Creativity Component (2 minutes): “Metaphor Draft” — Write one metaphor for your intelligence (e.g., “My intelligence is a ___ because ___.”). Creative

Thursday — Minor Writing Task (Day 1)

Assessment: Unit 3 Minor Writing Task MWT
Assessment Draft + revise for audience + clarity
  • Plan: claim about most valuable intelligence + personal narrative moment that proves it.
  • Draft: narrative argument (story evidence + reasoning).
  • Revise: improve technique + organization + voice.
Teacher Move (quiet, non-remedial): Optional 1:1 enrichment conference with high performers: “How could you strengthen your counterclaim?” “Where can you tighten pacing?” “What’s your most persuasive sentence?”

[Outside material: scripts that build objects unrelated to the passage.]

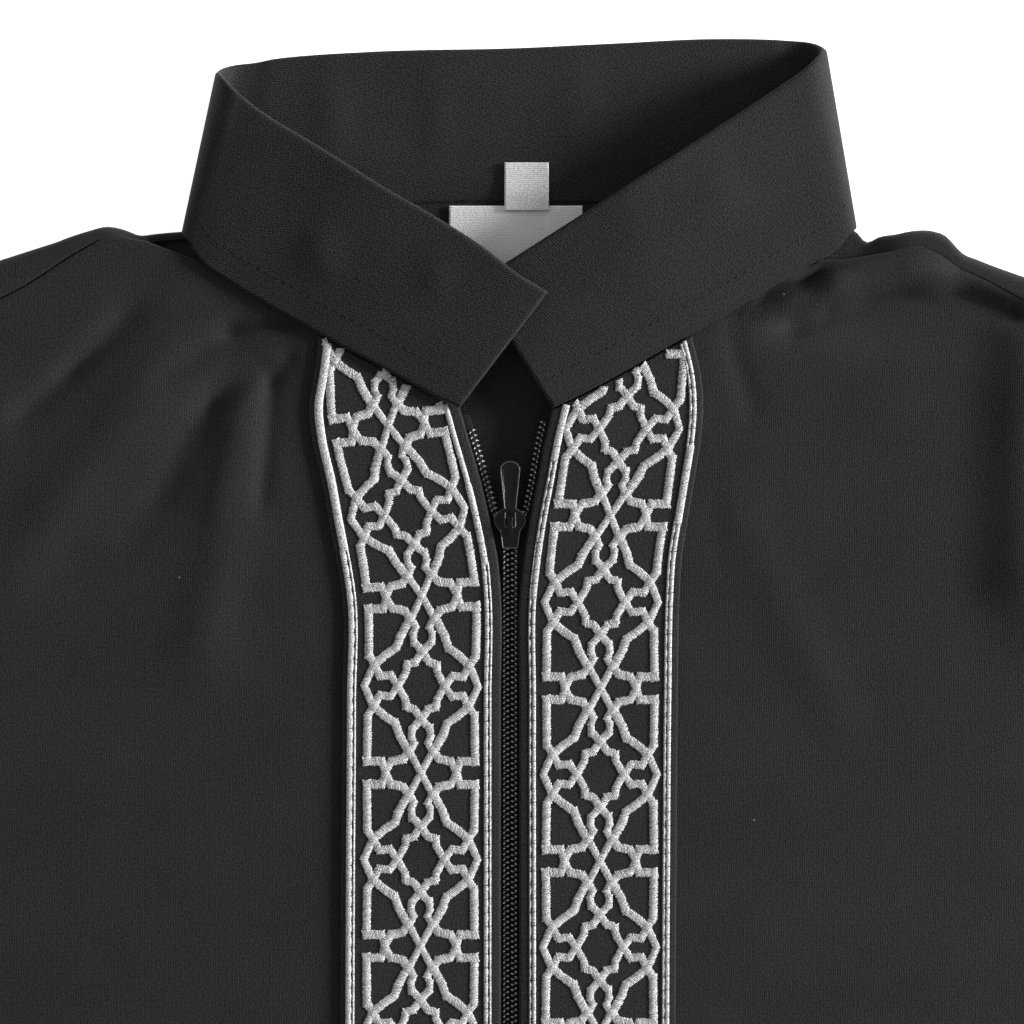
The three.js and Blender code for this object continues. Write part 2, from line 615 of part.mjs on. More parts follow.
function boxAt(x0, x1, y0, y1, z0, z1) {
  const box = new THREE.BoxGeometry(x1 - x0, y1 - y0, z1 - z0);
  box.translate((x0 + x1) / 2, (y0 + y1) / 2 + neckY, (z0 + z1) / 2);
  return box;
}

function makeSlider() {
  const outline = discOutline(slider.head, slider.y, 0.8, slider.bodyHalf, slider.foot);
  const upper = slab(outline, slider.top - slider.plate, slider.top);
  const lower = slab(outline, slider.bottom, slider.bottom + slider.plate);
  const noseY = zip.nose - divider.back;
  const shoulderY = noseY - divider.taper;
  const wedge = slab(
    [
      [0, noseY - divider.length], [divider.half, shoulderY], [divider.nose, noseY],
      [-divider.nose, noseY], [-divider.half, shoulderY],
    ],
    slider.bottom + bail.sunk,
    slider.top - bail.sunk,
  );
  const legs = [-1, 1].map((way) => {
    const near = pivot.y + way * bail.gap;
    const far = pivot.y + way * (bail.gap + bail.leg);
    const [low, high] = [Math.min(near, far), Math.max(near, far)];
    return boxAt(-bail.half, bail.half, low, high, slider.top - bail.sunk, pivot.z + bail.rise);
  });
  const reach = bail.gap + bail.leg;
  const arch = boxAt(
    -bail.half, bail.half, pivot.y - reach, pivot.y + reach, pivot.z + bail.under, pivot.z + bail.rise,
  );
  return joined([upper, lower, wedge, ...legs, arch]);
}

// The pull lies up towards the collar. Its cross bar turns under the slider's bail.
function makePull() {
  const { narrow, wide, half, eye, panel } = pull;
  const roundY = pull.length - pull.shoulder - half;
  const roundSteps = 6;
  const clear = 2;
  const outline = [[-narrow, -half], [narrow, -half], [narrow, pull.neck], [wide, roundY]];
  range(roundSteps - 1).forEach((index) => {
    const turn = (Math.PI * (index + 1)) / roundSteps;
    outline.push([wide * Math.cos(turn), roundY + pull.shoulder * Math.sin(turn)]);
  });
  outline.push([-wide, roundY], [-narrow, pull.neck]);
  const moved = (points) => points.map(([x, y]) => [x, y + pivot.y]);
  const body = slab(moved(outline), pivot.z - half, pivot.z + pull.rim);
  const eyeHole = boxAt(
    -eye.half, eye.half, pivot.y + half, pivot.y + eye.far, pivot.z - clear, pivot.z + clear,
  );
  const lowered = boxAt(
    -wide - 1, wide + 1, pivot.y - 1, pivot.y + pull.step, pivot.z + half, pivot.z + clear,
  );
  const recess = slab(
    moved([
      [-panel.nearHalf, panel.near], [panel.nearHalf, panel.near],
      [panel.farHalf, panel.far], [-panel.farHalf, panel.far],
    ]),
    pivot.z + panel.floor,
    pivot.z + clear,
  );
  return cutAway(body, [eyeHole, lowered, recess]);
}

// ---- Labels ---------------------------------------------------------------------

const label = { left: -18.4, right: 21.9, top: -1.2, bottom: -19.5, wall: 1 };
const sizeTape = { left: -1.7, right: 11.7, top: 11.8, bottom: -2.9 };

function makeLabel() {
  const { left, right, top, bottom, wall } = label;
  const under = cloth + seamGap;
  return slab([[left, bottom], [right, bottom], [right, top], [left, top]], under, under + wall);
}

// A folded loop of tape: it rests on the label's top edge and on the collar above it.
function makeSizeTape() {
  const low = cloth + seamGap + label.wall + seamGap + 0.5;
  const grid = range(5).map((row) => range(3).map((column) => place(
    lerp(sizeTape.left, sizeTape.right, column / 2),
    lerp(sizeTape.bottom, sizeTape.top, row / 4),
    lerp(low, collarWall + seamGap + 0.5, ease((row - 1) / 2)),
  )));
  return levelWall(grid, 1);
}

// ---- The garment ----------------------------------------------------------------

const finishes = {
  cloth: { color: 0x2b2b2d, roughness: 0.85, metalness: 0 },
  collar: { color: 0x303032, roughness: 0.82, metalness: 0 },
  band: { color: 0x6d6d6e, roughness: 0.6, metalness: 0 },
  zip: { color: 0x202022, roughness: 0.55, metalness: 0 },
  slider: { color: 0x161617, roughness: 0.3, metalness: 0.6 },
  label: { color: 0xb5b8ba, roughness: 0.5, metalness: 0 },
  tape: { color: 0xb9babd, roughness: 0.75, metalness: 0 },
};

const garment = new THREE.Group();

function addPiece(name, geometry, finish) {
  const mesh = new THREE.Mesh(geometry, new THREE.MeshStandardMaterial(finishes[finish]));
  mesh.name = name;
  garment.add(mesh);
}

addPiece('back', makeBack(), 'cloth');
[-1, 1].forEach((side) => {
  const name = sideName(side);
  addPiece(`front_${name}`, levelWall(frontGrid(side), cloth), 'cloth');
  addPiece(`sleeve_${name}`, makeSleeve(side), 'cloth');
  addPiece(`band_${name}`, makeBand(side), 'band');
  addPiece(`zip_${name}`, makeZipHalf(side), 'zip');
});
addPiece('collar', makeCollar(), 'collar');
addPiece('zip_slider', makeSlider(), 'slider');
addPiece('zip_pull', makePull(), 'slider');
addPiece('neck_label', makeLabel(), 'label');
addPiece('size_tape', makeSizeTape(), 'tape');

export default garment;
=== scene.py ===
import math

import bmesh
import bpy
import numpy as np
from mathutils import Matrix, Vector


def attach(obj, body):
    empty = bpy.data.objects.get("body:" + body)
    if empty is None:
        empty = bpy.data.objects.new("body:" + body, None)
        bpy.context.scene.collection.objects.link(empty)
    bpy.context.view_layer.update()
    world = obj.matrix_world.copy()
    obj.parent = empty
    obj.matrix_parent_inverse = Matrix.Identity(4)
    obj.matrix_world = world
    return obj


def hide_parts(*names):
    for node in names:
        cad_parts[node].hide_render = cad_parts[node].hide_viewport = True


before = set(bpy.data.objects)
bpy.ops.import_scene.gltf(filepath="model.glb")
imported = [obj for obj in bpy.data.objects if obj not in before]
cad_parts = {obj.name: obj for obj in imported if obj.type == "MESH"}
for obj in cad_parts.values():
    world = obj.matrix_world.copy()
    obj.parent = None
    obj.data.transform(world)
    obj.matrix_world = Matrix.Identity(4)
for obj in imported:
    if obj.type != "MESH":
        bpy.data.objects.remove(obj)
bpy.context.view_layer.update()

# Millimetres. Heights along the body run from the back neck seam, down is negative. Left is -X.
garment = {"length": 1431, "collarTop": 49.3, "cloth": 1.2, "seamGap": 0.3, "roll": 3.1, "bandEnd": -525}
neckY = (garment["length"] - garment["collarTop"]) / 2
cloth = garment["cloth"]
seamGap = garment["seamGap"]
bandEnd = garment["bandEnd"]
seamHeight = 2 * garment["roll"] - cloth / 2
shoulderTip = {"x": 235, "y": -47}
underarm = {"x": 290, "y": -295}
hemSide = {"x": 400, "y": -1415}
made = {}


def ease(value):
    value = np.clip(value, 0, 1)
    return value * value * (3 - 2 * value)


def lerp(start, end, share):
    return start + (end - start) * share


def column(rows, name):
    return np.array([row[name] for row in rows], float)


def smoothRead(keys, values, at):  # a smooth curve through rising keys
    keys = np.asarray(keys, float)
    values = np.asarray(values, float)
    at = np.clip(np.asarray(at, float), keys[0], keys[-1])
    if values.ndim == 1:
        slopes = np.gradient(values, keys)
    else:
        slopes = np.gradient(values, keys, axis=0)
    spot = np.clip(np.searchsorted(keys, at) - 1, 0, len(keys) - 2)
    gap = keys[spot + 1] - keys[spot]
    share = (at - keys[spot]) / gap
    if values.ndim > 1:
        gap = gap[..., None]
        share = share[..., None]
    square = share * share
    cube = square * share
    startPart = (2 * cube - 3 * square + 1) * values[spot] + (cube - 2 * square + share) * gap * slopes[spot]
    endPart = (3 * square - 2 * cube) * values[spot + 1] + (cube - square) * gap * slopes[spot + 1]
    return startPart + endPart


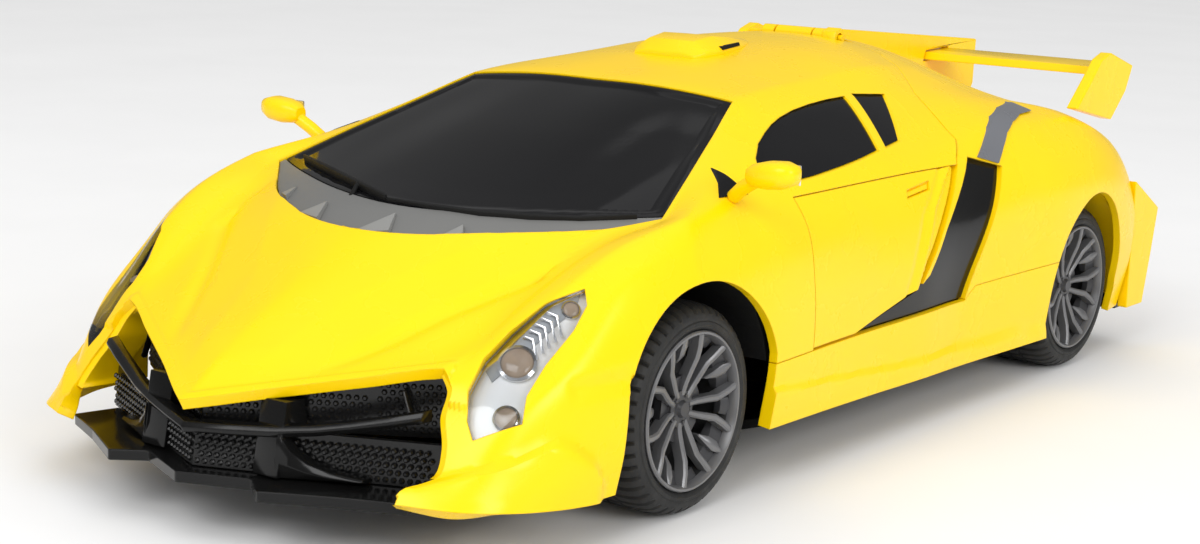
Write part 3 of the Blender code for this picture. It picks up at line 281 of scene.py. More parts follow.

Friday — Minor Writing Task (Day 2)

Assessment: Unit 3 Minor Writing Task MWT
Assessment Finalize + edit
  • Edit: conventions, punctuation for evidence, active voice consistency.
  • Finalize: ensure claim + narrative evidence + reasoning + conclusion.
  • Submit: final draft.
Finish Strong Checklist (student-facing): Claim is explicit • Narrative proves the claim • Reasoning explains “why it proves it” • Voice fits a youth magazine • Sentences are clear and mostly active.